Switch to Brave, you will still maintain 99% of the bell and whistles of Chrome (because it's a Chrome fork) and you will have an Adblock engine directly in the browser core written in Rust. How cool is that...
It's all opt-in. Brave is self sustainable for opt-in privacy respecting ads and crypto is a way for making users opt-in and getting paid. Compare that with Firefox which does not have a real sustainable business model and relying on Google or other sponsors.
Having to turn off "opt-in" UX widgets is not "out-out". "Opt-out" would mean you had to turn off the feature that was on by default, not remove the button or other affordance to turn it on when it is off by default.
I get your complaint, you want nothing visible to do with our opt-in, off by default crypto stuff. But calling that stuff "out-out" is misusing the phrase. It's off by default.

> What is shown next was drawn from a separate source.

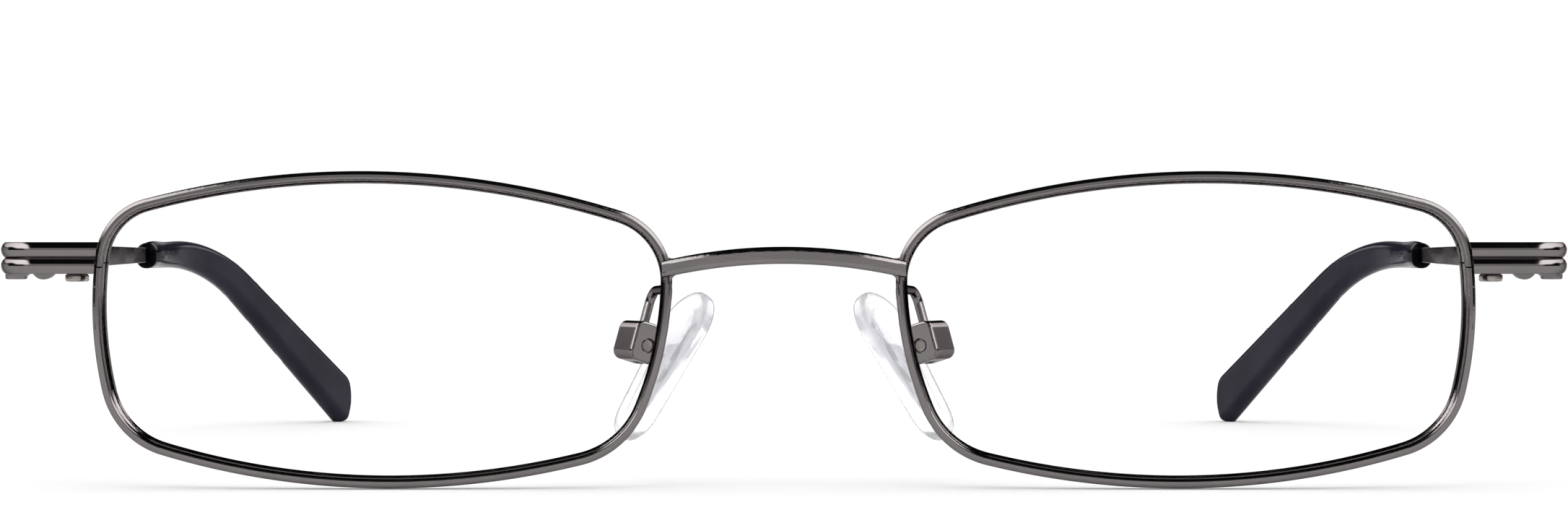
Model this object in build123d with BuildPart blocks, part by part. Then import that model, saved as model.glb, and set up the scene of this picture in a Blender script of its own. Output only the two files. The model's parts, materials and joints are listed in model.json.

The New Tab Page sponsored images are non-tracking and not crypto related unless you opt into rewards, so I wouldn't lump them in here. Turn off in slider-widget control at bottom of NTP.
I already have to go through and rip out all the ads that Firefox has and the pocket integration on the toolbar, so this doesn't look all that different to me.
Have you not updated? Brave's crypto nonsense is super aggressive nowadays with a wallet builtin, decentralized domain resolving, ads for crypto exchanges on the start page, paid crypto background images and their own currency BAT.
The browser is getting more bloated by the year, they've added some Brave News service now and integrated their paid VPN with their browser instead of making it a separate product like Mozilla VPN
And obviously they started using affiliate marketing, parasite behaviour.
I have no idea what they have been up to lately but when originally rolled out Brave's business model seemed very much like a protection racket. I haven't touched it since and never will.
No, I meant you. As I understood it your software blocked ads at websites, presented your own ads and then you told website owners they could recoup some of their lost revenue by participating in your whole BAT scheme. That sounds pretty close to a protection racket.
wrong. the user decides whether they want to block ads or not; no browser forces you to block anything. their ads are also opt-in, which means the user is the one ultimately choosing whether they want to block ads and/or opt-in to brave ads. also, turn off that adblocker youre using hypocrite.
Especially on mobile Brave is a game changer.